Stimulus distributions affect uncertainty sampling approaches to adaptive estimation of classification images

Poster Presentation 53.441: Tuesday, May 21, 2024, 8:30 am – 12:30 pm, Pavilion
Session: Decision Making: Perceptual decision making 3

Rabea Turon1 (), Lars Reining1, Thomas S. A. Wallis1,2, Frank Jäkel1; 1Technical University of Darmstadt, 2Centre for Mind, Brain and Behaviour (CMBB), Universities of Marburg, Giessen and Darmstadt, Germany

In binary decision tasks, it is often assumed that humans perform template matching by comparing a presented stimulus to a template in their mind. In effect, the template matching process defines a decision boundary in stimulus space. Many different methods have been proposed to measure decision boundaries and relevant features (reverse-correlation, bubbles, sparse regression, etc.), but to work well, all require exhaustive experimental testing. One way to measure decision boundaries efficiently is to adaptively sample stimuli to be maximally informative. A popular strategy for adaptive sampling in machine learning is to use “uncertainty sampling”, where stimuli are chosen that are close to the current estimate of the decision boundary (e.g. as used in active learning for support vector machines). Here we show that this strategy can fail to adequately constrain the decision boundary, producing biased estimates compared even to random sampling, depending on the stimulus distribution and observer model. We use simulations in two dimensions to show that when class distributions are far apart in the stimulus space, uncertainty sampling repeatedly samples only a few stimuli close to the decision boundary, even for deterministic observers.
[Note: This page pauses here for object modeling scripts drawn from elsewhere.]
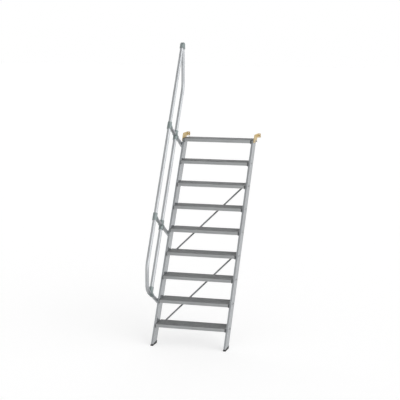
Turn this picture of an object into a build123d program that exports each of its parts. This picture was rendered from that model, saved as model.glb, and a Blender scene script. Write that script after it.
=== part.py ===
from build123d import *
import math
import os

# Straight aluminium stair of nine steps between two leaning stringers, with a
# tube handrail and knee rail on its left side, fixed to a wall or a platform
# edge by two brackets at the top.
# Millimetres.  +Z is up and +Y is the way a person climbs, towards the wall.
# The wall face is the plane Y = 0.  The origin is in the middle of the back
# face of the left wall bracket's flange.

# Steps
step_count = 9
rise = 240.0
slope_angle = 60.0
clear_width = 790.0
first_rise = 222.0
tread_depth = 220.0
tread_height = 34.0
tread_nose = 40.0

# Tread extrusion
tread_wall = 2.5
rib_pitch = 11.0
rib_width = 5.0
rib_height = 1.5
tread_web_count = 3
tread_lip = 14.0
apron_groove_depth = 1.0
apron_groove_height = 5.0
apron_groove_drop = 20.0

# Plates on the tread ends
end_plate_thickness = 6.0
end_plate_above = 1.5
end_plate_below = 6.0
end_plate_border = 2.0
end_plate_corner = 6.0
end_plate_gap = 0.2

# Stringer extrusion
stringer_width = 25.0
stringer_depth = 120.0
stringer_wall = 2.5
stringer_corner = 3.0
groove_width = 14.0
groove_depth = 1.2
groove_pitch = 36.0
groove_count = 3
inner_web_count = 2

# Caps and feet of the stringers
cap_thickness = 5.0
cap_plug_depth = 22.0
plug_clearance = 0.3
sole_thickness = 12.0
boot_wall = 2.5
boot_front_height = 15.0
boot_rear_height = 24.0
foot_plug_depth = 30.0

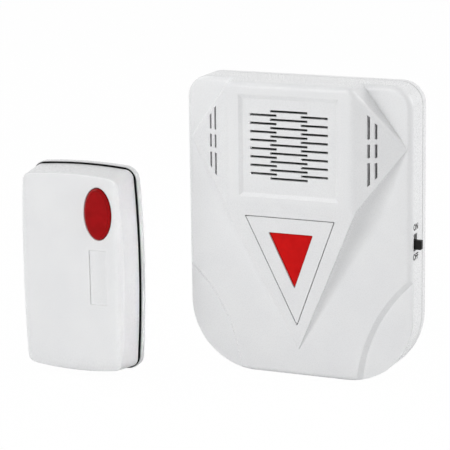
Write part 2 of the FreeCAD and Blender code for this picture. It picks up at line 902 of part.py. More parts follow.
def barrel(inset, y):
    """Four-sided outline with gently bulging sides."""
    half = bell_width / 2 - inset
    low = inset
    high = bell_height - inset
    x = half - bell_side_bulge
    low_z = low + bell_bottom_bulge
    high_z = high - bell_top_bulge
    middle = (low_z + high_z) / 2
    arcs = [Part.Arc(vec(-x, y, low_z), vec(0, y, low), vec(x, y, low_z)),
            Part.Arc(vec(x, y, low_z), vec(half, y, middle), vec(x, y, high_z)),
            Part.Arc(vec(x, y, high_z), vec(0, y, high), vec(-x, y, high_z)),
            Part.Arc(vec(-x, y, high_z), vec(-half, y, middle), vec(-x, y, low_z))]
    return Part.Wire([arc.toShape() for arc in arcs])


def barrel_solid(inset_front, inset_back, y_front, y_back):
    solid = Part.makeLoft([barrel(inset_front, y_front), barrel(inset_back, y_back)], True, True)
    corners = [edge for edge in solid.Edges if edge.BoundBox.YLength > (y_back - y_front) * 0.9]
    return solid.makeFillet(max(1.0, bell_corner - max(inset_front, inset_back)), corners)


def barrel_ring(inset_out, inset_in, y_front, y_back):
    outer = barrel_solid(inset_out, inset_out, y_front, y_back)
    return outer.cut(barrel_solid(inset_in, inset_in, y_front - 1, y_back + 1))


def bell_crown(shift):
    """Everything behind the face's rounded shoulders and chin, moved back by a shift."""
    side = bell_width / 2 - bell_face_inset
    start = side - bell_shoulder_width
    radius = (bell_shoulder_width ** 2 + bell_shoulder_drop ** 2) / (2 * bell_shoulder_drop)
    half_turn = math.asin(bell_shoulder_width / radius) / 2
    mid = (start + radius * math.sin(half_turn), radius * (1 - math.cos(half_turn)))

    def at(x, y):
        return vec(x, y + shift, -5)

    right = Part.Arc(at(start, 0), at(mid[0], mid[1]), at(side, bell_shoulder_drop)).toShape()
    left = Part.Arc(at(-side, bell_shoulder_drop), at(-mid[0], mid[1]), at(-start, 0)).toShape()
    far = [at(side, bell_shoulder_drop), at(side + 8, bell_shoulder_drop + 8), at(side + 8, bell_depth + 9),
           at(-side - 8, bell_depth + 9), at(-side - 8, bell_shoulder_drop + 8), at(-side, bell_shoulder_drop)]
    lines = [Part.LineSegment(far[k], far[k + 1]).toShape() for k in range(5)]
    flat = Part.LineSegment(at(-start, 0), at(start, 0)).toShape()
    sides = Part.Face(Part.Wire([flat, right] + lines + [left])).extrude(vec(0, 0, bell_height + 10))
    return sides.common(bell_chin(shift))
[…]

This poorly constrains the direction of the decision boundary (a problem that will become more acute in higher dimensions). Uncertainty sampling does work when stimulus distributions densely populate the area around the decision boundary. However, in some psychophysical settings this might not be possible (for example, in cases where only a single fixed pool of stimuli is available such as sampling faces from a limited set of identities). We propose a solution to this problem by minimizing the entropy of the posterior distribution over the parameters of a multidimensional psychometric function. This implicitly constrains uncertainties over the whole stimulus space, and samples informative samples across the available stimulus pool.

Acknowledgements: Funded by the Hessian research priority program LOEWE within the project ”WhiteBox”.